3) Be someone others want to build with
Trust compounds. Clarity under pressure makes you indispensable. Your team will follow a clear thinker who reduces risk and helps them do better work.
- Write 1-page briefs: problem, goal, constraints, decision rules, and owner.
- Set a clean comms cadence, share dashboards, and remove blockers fast.
- Run experiments with guardrails, document lessons, and credit wins to the team.
90-day systems plan
- Days 0-30: Audit funnel health, data quality, and handoffs. Define north-star metrics and counter-metrics. List top 5 constraints capping growth.

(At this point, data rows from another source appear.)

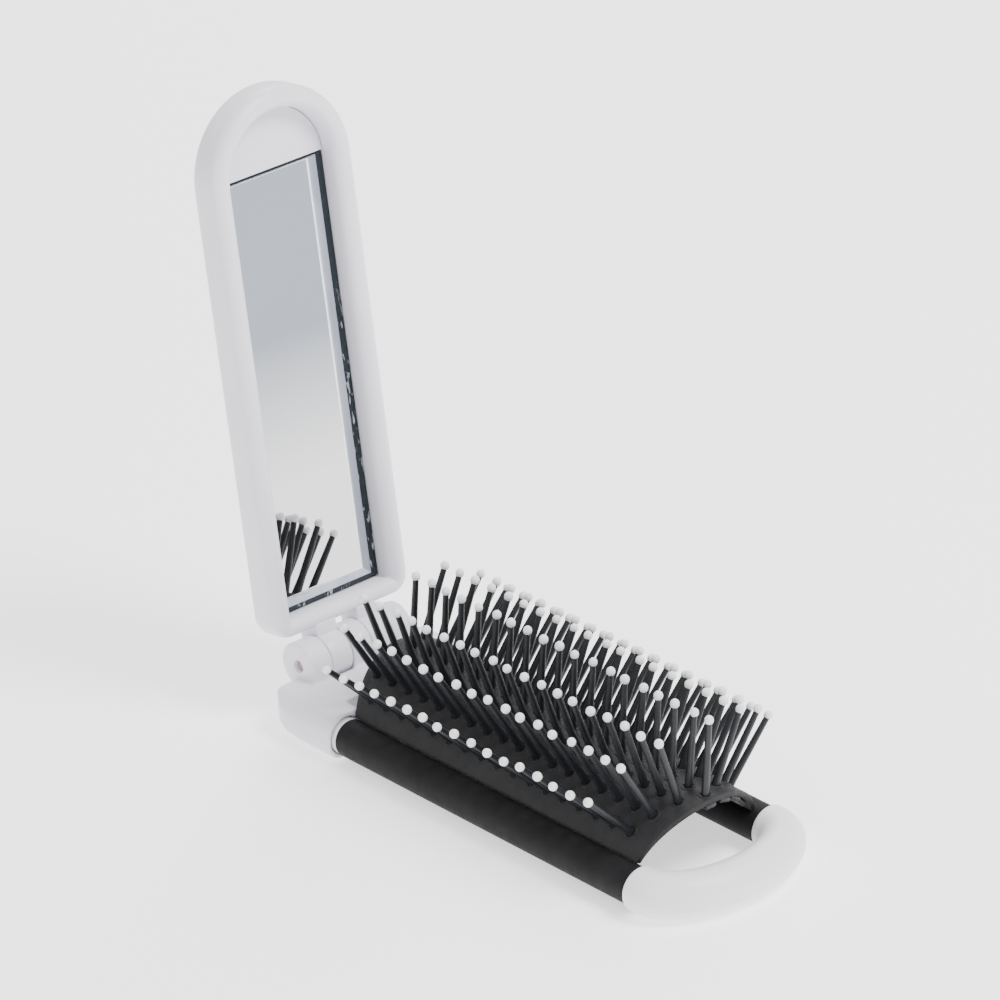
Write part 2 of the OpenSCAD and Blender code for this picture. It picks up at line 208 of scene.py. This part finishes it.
def painted_glint():
    """Painted highlight: the bright line along the bevel's inner edge."""
    f = Finish("Bevel painted highlight", (0.9, 0.92, 0.94), 0.2, Metallic=0.6)
    f.tint(f.spread(f.noise(4, 3, 0.6, (1, 1, 0.3)), 0, 1), (0.82, 0.85, 0.88), (0.95, 0.96, 0.97))
    f.wear(f.noise(2, 3), 0.15, 0.3)
    f.relief((f.noise(1.5, 2), 0.004))
    return f.material


def pin_steel():
    f = Finish("Pin steel", (0.55, 0.46, 0.48), 0.35, Metallic=0.6)
    f.tint(f.spread(f.noise(1.2, 3), 0, 1), (0.42, 0.34, 0.37), (0.56, 0.47, 0.5))
    f.wear(f.noise(0.7, 4), 0.28, 0.45)
    f.relief((f.noise(0.4, 3, 0.5, (1, 0.1, 1)), 0.01))
    return f.material


def foam_tape():
    f = Finish("Foam tape", (0.7, 0.7, 0.67), 0.85)
    f.tint(f.spread(f.noise(1.2, 4), 0, 1), (0.6, 0.6, 0.57), (0.74, 0.74, 0.7))
    f.wear(f.noise(0.8, 4), 0.8, 0.95)
    f.relief((f.noise(0.4, 4), 0.05))
    return f.material


finishes = {
    "shell_white": cover_plastic(), "rubber_black": grip_rubber(), "pad_black": pad_rubber(),
    "pin_black": pin_nylon(), "tip_white": ball_enamel(), "mirror_face": painted_reflection_glass(),
    "pin_steel": pin_steel(), "tape_white": foam_tape(), "bow": bow_plastic(),
    "bevel": bevelled_glass(), "glass_edge_painted_shade": glass_edge_painted_shade(), "painted_glint": painted_glint(),
}

for part in frame["record"]["subparts"]:
    o = nodes[part["node"]]
    o.data.materials.clear()
    o.data.materials.append(finishes[part["material_slot"]])


# ---- what every piece is made with ----

CREASE = math.radians(42)      # sharper edges than this stay crisp


def finish_piece(name, bm, body, materials, replaced, turn=None):
    """Turns a bmesh in millimetres into an object that rides on a body."""
    bmesh.ops.remove_doubles(bm, verts=bm.verts, dist=0.004)
    bmesh.ops.recalc_face_normals(bm, faces=bm.faces)
    if turn is not None:
        bmesh.ops.transform(bm, matrix=turn, verts=bm.verts)
    bmesh.ops.scale(bm, vec=(MM, MM, MM), verts=bm.verts)
    mesh = bpy.data.meshes.new(name)
    bm.to_mesh(mesh)
    bm.free()
    return finish_mesh(name, mesh, body, materials, replaced)


def finish_mesh(name, mesh, body, materials, replaced):
    for material in materials:
        mesh.materials.append(finishes[material])
    mesh.polygons.foreach_set("use_smooth", [True] * len(mesh.polygons))
    mesh.set_sharp_from_angle(angle=CREASE)
    o = bpy.data.objects.new(name, mesh)
    bpy.context.scene.collection.objects.link(o)
    if body:
        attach(o, body)
    if replaced:
        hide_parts(*replaced)
    return o


def station(centre, heading, side=(0, 0, 1)):
    """A place on a path, with +Z along the path."""
    z = Vector(heading).normalized()
    x = Vector(side).cross(z).normalized()
    turn = Matrix((x, z.cross(x), z)).transposed().to_4x4()
    return Matrix.Translation(centre) @ turn


def hoop(bm, r, place, sides):
    made = bmesh.ops.create_circle(bm, segments=sides, radius=r, matrix=place)["verts"]
    return list({e for v in made for e in v.link_edges})


def skin(bm, loops, capped=True):
    """Bridges a row of edge loops, and closes its two ends."""
    faces = []
    for before, after in zip(loops, loops[1:]):
        faces += bmesh.ops.bridge_loops(bm, edges=before + after)["faces"]
    if capped:
        for end in (loops[0], loops[-1]):
            bmesh.ops.edgeloop_fill(bm, edges=end)
    return faces


STOREY = 60.0                  # spacing of a tower's outlines while they are bridged


def tower(bm, draw, levels, place=None):
    """Skins outlines far apart, then brings each one to its own height."""
    floors = [draw(bm, i * STOREY, *shape) for i, (height, *shape) in enumerate(levels)]
    rings = [{v for e in edges for v in e.verts} for edges in floors]
    faces = skin(bm, floors)
    for ring, (height, *shape) in zip(rings, levels):
        for v in ring:
            v.co.z = height
    if place is not None:
        bmesh.ops.transform(bm, matrix=place, verts=[v for ring in rings for v in ring])
    return faces


def bar(bm, path, sides):
    """A round bar through (centre, heading, radius) stations."""
    return skin(bm, [hoop(bm, r, station(c, h), sides) for c, h, r in path])


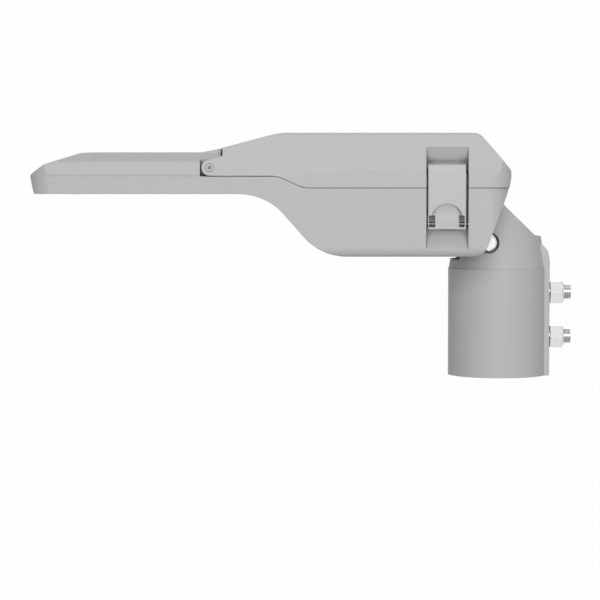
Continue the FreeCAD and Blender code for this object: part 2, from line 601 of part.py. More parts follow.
def mast_fitter():
    wide = SLEEVE_R + 15
    fork_top = PIVOT_Z + FORK_R + 1
    upper_rise = fork_top - SLEEVE_STRAIGHT
    low_z = SLEEVE_STRAIGHT - 1
    sleeve = rod_z(0, 0, SLEEVE_R, 0, SLEEVE_STRAIGHT)
    cone = Part.makeCone(SLEEVE_R - 0.5, SLEEVE_R - 0.5 - SLEEVE_TAPER * upper_rise, upper_rise,
                         V(0, 0, SLEEVE_STRAIGHT), V(0, 0, 1))
    mitre = side_prism([(-wide, low_z), (PAD_FACE_X, low_z), (PAD_FACE_X, MITRE_FOOT[1], 0.5),
                        (*MITRE_FOOT, 1), (*MITRE_TOP, 1.5), (MITRE_TOP[0], fork_top + 10),
                        (-wide, fork_top + 10)], -wide, wide)
    behind = block((MITRE_TOP[0], wide), (-wide, wide), (low_z, fork_top))
    reach = fork_cylinder(FORK_R, wide).fuse(behind)
    reach = reach.fuse(block((-wide, wide), (-wide, wide), (low_z, SLEEVE_HEIGHT)))
    fork = cone.common(mitre).common(reach)
    pad_top = SLEEVE_HEIGHT + 13.2
    pad = side_prism([(10, 0), (PAD_FACE_X, 0), (PAD_FACE_X, SLEEVE_HEIGHT - 0.6, 6),
                      (PAD_FACE_X - 1.8, SLEEVE_HEIGHT + 7.9, 4), (BORE_R - 1, pad_top, 1), (10, pad_top)],
                     -PAD_HALF_WIDTH, PAD_HALF_WIDTH)
    gap_half = (-FORK_GAP_HALF, FORK_GAP_HALF)
    gap = block((-wide, FORK_WEB_X), gap_half, (SLEEVE_HEIGHT, fork_top + 10))
    gap_top = block((-wide, wide), gap_half, (PIVOT_Z + 11, fork_top + 10))
    body = sleeve.fuse([fork, pad]).cut([gap, gap_top])
    cuts = [rod_z(0, 0, BORE_R, -1, SOCKET_DEPTH),
            rod_z(PIVOT_X, 0, CABLE_HOLE_R, SOCKET_DEPTH - 1, SLEEVE_HEIGHT + 1),
            rod_y(PIVOT_X, PIVOT_Z, TILT_BOLT_R + 0.02, -wide, wide),
            rod_y(PIVOT_X, PIVOT_Z, COUNTERBORE_R, COUNTERBORE_FLOOR, wide),
            rod_y(PIVOT_X, PIVOT_Z, COUNTERBORE_R, -wide, -COUNTERBORE_FLOOR)]
    for z in SCREW_HEIGHTS:
        cuts.append(rod_x(0, z, SCREW_R + 0.02, 10, PAD_FACE_X + 5))
    return body.cut(cuts).removeSplitter()


def tilt_bolt():
    head_y = -COUNTERBORE_FLOOR - WASHER_T
    shank = rod_y(PIVOT_X, PIVOT_Z, TILT_BOLT_R, head_y, COUNTERBORE_FLOOR + WASHER_T + TILT_NUT + 0.8)
    head = hexagon(BOLT_ACROSS_FLATS, BOLT_HEAD, V(PIVOT_X, head_y, PIVOT_Z), V(0, -1, 0))
    return shank.fuse(head)


def tilt_nut():
    start = COUNTERBORE_FLOOR + WASHER_T
    nut = hexagon(BOLT_ACROSS_FLATS, TILT_NUT, V(PIVOT_X, start, PIVOT_Z), V(0, 1, 0))
    return nut.cut(rod_y(PIVOT_X, PIVOT_Z, TILT_BOLT_R + 0.02, 0, 60))


def tilt_washers():
    rings = []
    for side in (-1, 1):
        low, high = sorted((side * COUNTERBORE_FLOOR, side * (COUNTERBORE_FLOOR + WASHER_T)))
        disc = rod_y(PIVOT_X, PIVOT_Z, WASHER_R, low, high)
        rings.append(disc.cut(rod_y(PIVOT_X, PIVOT_Z, TILT_BOLT_R + 0.2, -60, 60)))
    return group(rings)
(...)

- Days 31-60: Pilot AI for drafts, variants, QA, and reporting. Stand up decision logic and governance. Ship two high-leverage experiments tied to margin or retention.
- Days 61-90: Double down on what moved a core metric. Kill low-yield work. Document the playbook and train the team.
What AI should do vs what you must do
Let AI handle
- First drafts, channel variations, and repurposing.
- Basic segmentation, QA checks, and report first passes.
- Meeting notes, task extraction, and summarisation.
Your job
- Problem framing and decision logic.
- Offer design, pricing and packaging with product.
- Ethics, governance, and risk calls.
- Strategy, creative direction, and go/no-go decisions.
Metrics that prove value
- Qualified pipeline growth and MQL→SQL conversion.
- CAC payback and margin contribution per channel.
- Retention, churn delta, and LTV movement.
- Experiment hit rate and cycle time.
- Time to market and SLA adherence across ops.
Tooling with intent
Keep your stack lean. Favour a few interoperable tools, clear data contracts, and simple governance. If you need a risk lens, explore the NIST AI Risk Management Framework and credible research on AI's economic effects.
Level up your AI fluency (without losing your edge)
If you want structured learning tied to marketing outcomes, these resources can help.
Bottom line
AI isn't the career risk. Old assumptions are. Think in systems, make better decisions, and tie your work to outcomes others can't ignore. Let the machines scale the doing-keep the deciding.